TASK INSTRUCTIONS:
Transcribe every line of the listing below without any deviation.

MATERIAL:
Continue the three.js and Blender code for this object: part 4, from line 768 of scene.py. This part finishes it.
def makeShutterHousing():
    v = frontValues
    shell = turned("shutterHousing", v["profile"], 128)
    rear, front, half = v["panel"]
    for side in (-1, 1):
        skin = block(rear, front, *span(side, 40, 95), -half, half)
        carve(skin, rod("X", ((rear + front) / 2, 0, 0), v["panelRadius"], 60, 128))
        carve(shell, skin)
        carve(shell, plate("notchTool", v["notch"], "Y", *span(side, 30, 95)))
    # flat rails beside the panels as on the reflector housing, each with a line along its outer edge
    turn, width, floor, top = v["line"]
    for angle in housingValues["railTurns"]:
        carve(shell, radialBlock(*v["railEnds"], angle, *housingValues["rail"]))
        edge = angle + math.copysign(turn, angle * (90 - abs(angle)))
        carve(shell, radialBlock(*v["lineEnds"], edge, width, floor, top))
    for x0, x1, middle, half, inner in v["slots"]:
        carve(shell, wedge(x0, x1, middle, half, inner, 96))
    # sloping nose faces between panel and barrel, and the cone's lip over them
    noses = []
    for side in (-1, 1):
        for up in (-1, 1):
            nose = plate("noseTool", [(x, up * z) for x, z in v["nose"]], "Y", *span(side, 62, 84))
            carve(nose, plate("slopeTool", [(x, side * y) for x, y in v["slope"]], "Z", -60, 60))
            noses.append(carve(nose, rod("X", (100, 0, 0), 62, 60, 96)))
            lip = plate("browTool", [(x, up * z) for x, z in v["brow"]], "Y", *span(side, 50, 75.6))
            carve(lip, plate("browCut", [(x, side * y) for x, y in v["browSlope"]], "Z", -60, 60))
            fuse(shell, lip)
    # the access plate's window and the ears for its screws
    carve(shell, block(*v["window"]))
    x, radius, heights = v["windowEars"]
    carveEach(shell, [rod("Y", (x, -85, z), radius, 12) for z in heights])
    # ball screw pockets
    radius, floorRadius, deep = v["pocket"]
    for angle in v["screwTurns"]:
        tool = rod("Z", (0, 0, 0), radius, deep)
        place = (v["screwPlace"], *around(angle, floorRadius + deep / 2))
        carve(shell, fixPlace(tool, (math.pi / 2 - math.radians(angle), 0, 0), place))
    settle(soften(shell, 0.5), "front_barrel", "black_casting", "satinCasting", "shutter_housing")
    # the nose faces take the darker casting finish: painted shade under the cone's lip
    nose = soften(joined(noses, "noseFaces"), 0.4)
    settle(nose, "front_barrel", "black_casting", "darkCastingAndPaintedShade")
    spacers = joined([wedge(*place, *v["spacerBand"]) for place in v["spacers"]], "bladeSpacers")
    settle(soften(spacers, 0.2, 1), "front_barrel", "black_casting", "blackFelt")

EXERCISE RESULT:
Continue the three.js and Blender code for this object: part 4, from line 768 of scene.py. This part finishes it.
def makeShutterHousing():
    v = frontValues
    shell = turned("shutterHousing", v["profile"], 128)
    rear, front, half = v["panel"]
    for side in (-1, 1):
        skin = block(rear, front, *span(side, 40, 95), -half, half)
        carve(skin, rod("X", ((rear + front) / 2, 0, 0), v["panelRadius"], 60, 128))
        carve(shell, skin)
        carve(shell, plate("notchTool", v["notch"], "Y", *span(side, 30, 95)))
    # flat rails beside the panels as on the reflector housing, each with a line along its outer edge
    turn, width, floor, top = v["line"]
    for angle in housingValues["railTurns"]:
        carve(shell, radialBlock(*v["railEnds"], angle, *housingValues["rail"]))
        edge = angle + math.copysign(turn, angle * (90 - abs(angle)))
        carve(shell, radialBlock(*v["lineEnds"], edge, width, floor, top))
    for x0, x1, middle, half, inner in v["slots"]:
        carve(shell, wedge(x0, x1, middle, half, inner, 96))
    # sloping nose faces between panel and barrel, and the cone's lip over them
    noses = []
    for side in (-1, 1):
        for up in (-1, 1):
            nose = plate("noseTool", [(x, up * z) for x, z in v["nose"]], "Y", *span(side, 62, 84))
            carve(nose, plate("slopeTool", [(x, side * y) for x, y in v["slope"]], "Z", -60, 60))
            noses.append(carve(nose, rod("X", (100, 0, 0), 62, 60, 96)))
            lip = plate("browTool", [(x, up * z) for x, z in v["brow"]], "Y", *span(side, 50, 75.6))
            carve(lip, plate("browCut", [(x, side * y) for x, y in v["browSlope"]], "Z", -60, 60))
            fuse(shell, lip)
    # the access plate's window and the ears for its screws
    carve(shell, block(*v["window"]))
    x, radius, heights = v["windowEars"]
    carveEach(shell, [rod("Y", (x, -85, z), radius, 12) for z in heights])
    # ball screw pockets
    radius, floorRadius, deep = v["pocket"]
    for angle in v["screwTurns"]:
        tool = rod("Z", (0, 0, 0), radius, deep)
        place = (v["screwPlace"], *around(angle, floorRadius + deep / 2))
        carve(shell, fixPlace(tool, (math.pi / 2 - math.radians(angle), 0, 0), place))
    settle(soften(shell, 0.5), "front_barrel", "black_casting", "satinCasting", "shutter_housing")
    # the nose faces take the darker casting finish: painted shade under the cone's lip
    nose = soften(joined(noses, "noseFaces"), 0.4)
    settle(nose, "front_barrel", "black_casting", "darkCastingAndPaintedShade")
    spacers = joined([wedge(*place, *v["spacerBand"]) for place in v["spacers"]], "bladeSpacers")
    settle(soften(spacers, 0.2, 1), "front_barrel", "black_casting", "blackFelt")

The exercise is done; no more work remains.